-- start of Dataset extract --
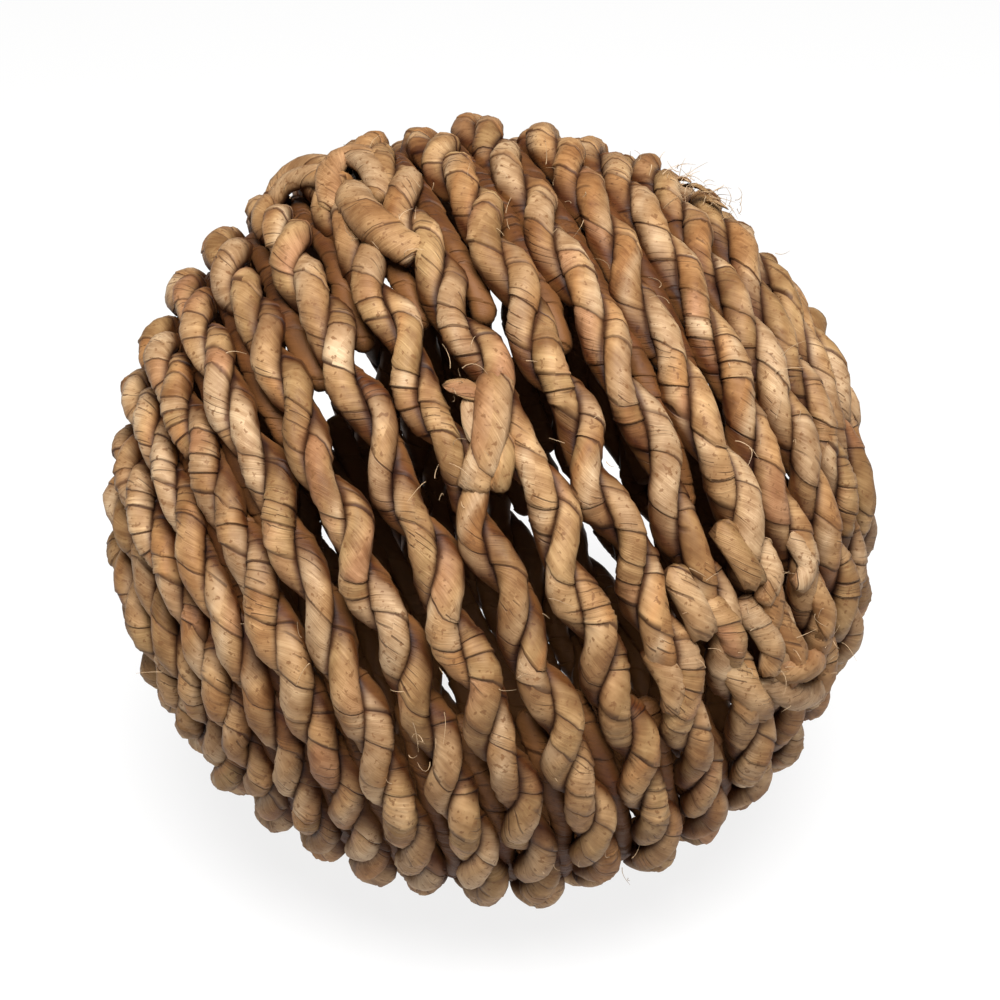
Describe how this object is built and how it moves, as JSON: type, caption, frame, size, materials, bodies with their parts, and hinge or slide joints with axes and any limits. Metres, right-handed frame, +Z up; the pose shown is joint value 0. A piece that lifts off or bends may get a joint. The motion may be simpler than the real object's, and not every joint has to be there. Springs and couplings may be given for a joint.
{
  "type": "decorative ball",
  "caption": "Hollow decorative ball wound from twisted leaf rope in one coil, with lens-shaped gaps between the turns.",
  "frame": {"origin": "the middle of the small pressed flat that the ball rests on, straight under the ball's middle", "axes": "+Z up as the ball rests; the winding axis lies in the XZ plane and leans 18 degrees up towards +X"},
  "size_m": [0.1942, 0.2001, 0.1969],
  "materials": {
    "leaf_rope": "dried leaf rolled and twisted into rope, matt with a slight sheen, with brown seams and flecks"
  },
  "bodies": {
    "root": {"rope_length_1": "leaf_rope", "rope_length_2": "leaf_rope", "rope_length_3": "leaf_rope", "rope_length_4": "leaf_rope", "rope_length_5": "leaf_rope", "rope_length_6": "leaf_rope", "rope_length_7": "leaf_rope"}
  },
  "joints": []
}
-- end of Dataset extract --
» **To do**
Copy out every line where the word "joints" occurs.

» **Response to this exercise**
Describe how this object is built and how it moves, as JSON: type, caption, frame, size, materials, bodies with their parts, and hinge or slide joints with axes and any limits. Metres, right-handed frame, +Z up; the pose shown is joint value 0. A piece that lifts off or bends may get a joint. The motion may be simpler than the real object's, and not every joint has to be there. Springs and couplings may be given for a joint.
  "joints": []